The two formulas are for different loss functions, one of which is generally much better than the other when performing logistic regression.

The first formula is used for calculating the output node deltas when using binary cross entropy loss and a sigmoid activation function for the output nodes. This is the formula I would use for logistic regression, and it also happens to be the formula for linear regression despite a different derivation.

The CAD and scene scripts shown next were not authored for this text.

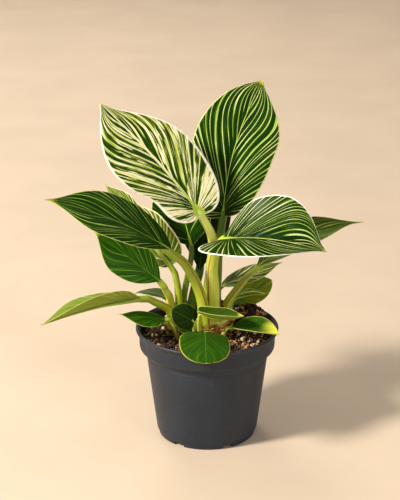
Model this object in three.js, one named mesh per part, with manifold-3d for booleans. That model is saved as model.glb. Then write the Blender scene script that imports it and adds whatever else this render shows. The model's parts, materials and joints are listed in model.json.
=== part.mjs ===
// A variegated philodendron in a round nursery pot, in millimetres, +Z up.
// The origin is the middle of the flat disc under the pot. The plant faces -Y.
//
// The pot is a turned shell, the soil fills it, two short stems stand in the soil, and every leaf is one
// closed body: a stalk that runs on as the rib under the blade, and a thin blade bent in two curves.

import * as THREE from "three";
import { mergeVertices } from "three/addons/utils/BufferGeometryUtils.js";
import Module from "manifold-3d";

const wasm = await Module();
wasm.setup();

// ---------------------------------------------------------------- driving dimensions

const GAP = 0.3; // clearance between pieces that touch

const POT = {
  height: 96,
  rimRadius: 60, // outside of the rolled lip
  bandRadius: 57, // outside of the band under the lip
  bandHeight: 18, // lip included
  lipHeight: 3.5,
  shoulderRadius: 51.4, // top of the tapered wall, under the band
  footRadius: 42.6, // bottom of the tapered wall
  footHeight: 5,
  wall: 1.5,
  floorTop: 4.2,
  discRadius: 16, // flat disc that the pot stands on, with the foot ring
  recess: 2.4, // depth of the ring-shaped hollow under the floor
  segments: 40,
};

const NOTCH = { count: 6, width: 9.5, height: 2.8, depth: 8, turn: -95 }; // in the foot ring; degrees
const DRAIN = { radius: 3.5, ring: 29, segments: 16 };

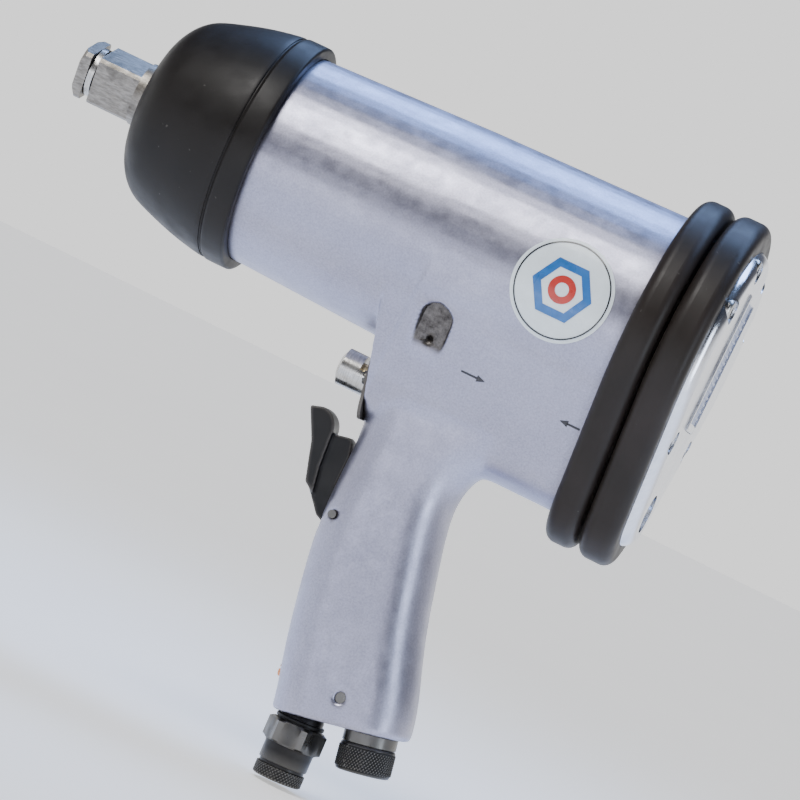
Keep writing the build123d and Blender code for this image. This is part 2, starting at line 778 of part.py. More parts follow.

The second formula is a more general expression for using mean squared error loss when you have an activation function for your output node. In the case of linear regression, f′(h) = 1, because there is no activation function (it's the identity function), so you're left with the first formula. In the case of logistic regression, f′(h) = f(h) * (1 - f(h)). I would not recommend using mean squared error loss for logistic regression, as it's very slow. Binary cross entropy is a much better loss function to use with logistic regression.